Dr Krystof Bankiewicz, professor of neurosurgery at the University is trialling a 'convection-enhanced drug delivery system', that allows chemotherapy drugs to infused directly into the brain tumours of glioblastoma patients.

"For years, neurologists have wrestled with a quandary," said Dr Baniewicz. “Do drugs for certain brain conditions fall short because they're ineffective, or do they simply fail to cross the blood-brain barrier?"

2016 will see his team finalising phase 1 of this system and launching a parallel trial for paediatric brain tumours.

Bioinformatics for brain tumours
The focus on bioinformatics, the vast quantities of genetic-based information on cancer cells and patients, will allow researchers to develop tailored drugs specific to tumour types and patients requirements. Ideally minimising the need for the 'blunt instruments' of chemo and radiotherapy, bioinformatics are set to revolutionise the approach to develop new classifications of cancer drugs.

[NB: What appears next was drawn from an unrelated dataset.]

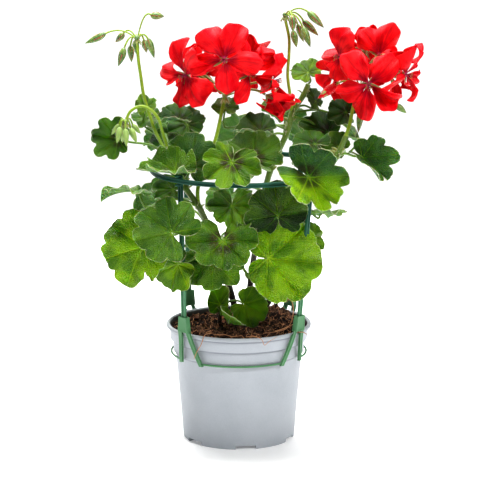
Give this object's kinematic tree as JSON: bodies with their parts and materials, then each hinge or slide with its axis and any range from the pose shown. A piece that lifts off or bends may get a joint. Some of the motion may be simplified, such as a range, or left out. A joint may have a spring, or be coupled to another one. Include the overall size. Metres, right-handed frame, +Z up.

Sourav Bandyopadhyay, assistant professor of bioengineering and therapeutic sciences heads up a team working on identifying how existing drugs could work against specific cancer gene variants. The hope is that such research, combined with bioinformatics, could lead to radical new developments in the coming year.

"We want to turn drug discovery on its head. Instead of engineering a drug to target the unique mutations in a tiny subset of cancers, we start with the drugs we already have and find all the mutations they're effective against," says Dr Bandyopadhyay.

Erica Moyes, Research Manager, The Brain Tumour Charity said: Happily, this all sounds very familiar to us at The Charity. These developments address four of our five priority areas from our Research Strategy- A Cure Can't Wait: Accelerate, Diagnose, Understand and Catalyse.

“We are very excited to see that these are international focuses and we can't wait to share the decisions of our most recent funding rounds in the first half of 2016.

“This shows great promise for the future. The more we can understand about each person's brain tumour, the better the treatments we will be able to use, and with these new ideas about how to deliver the drugs it is an exciting and challenging time to be funding research into brain tumours."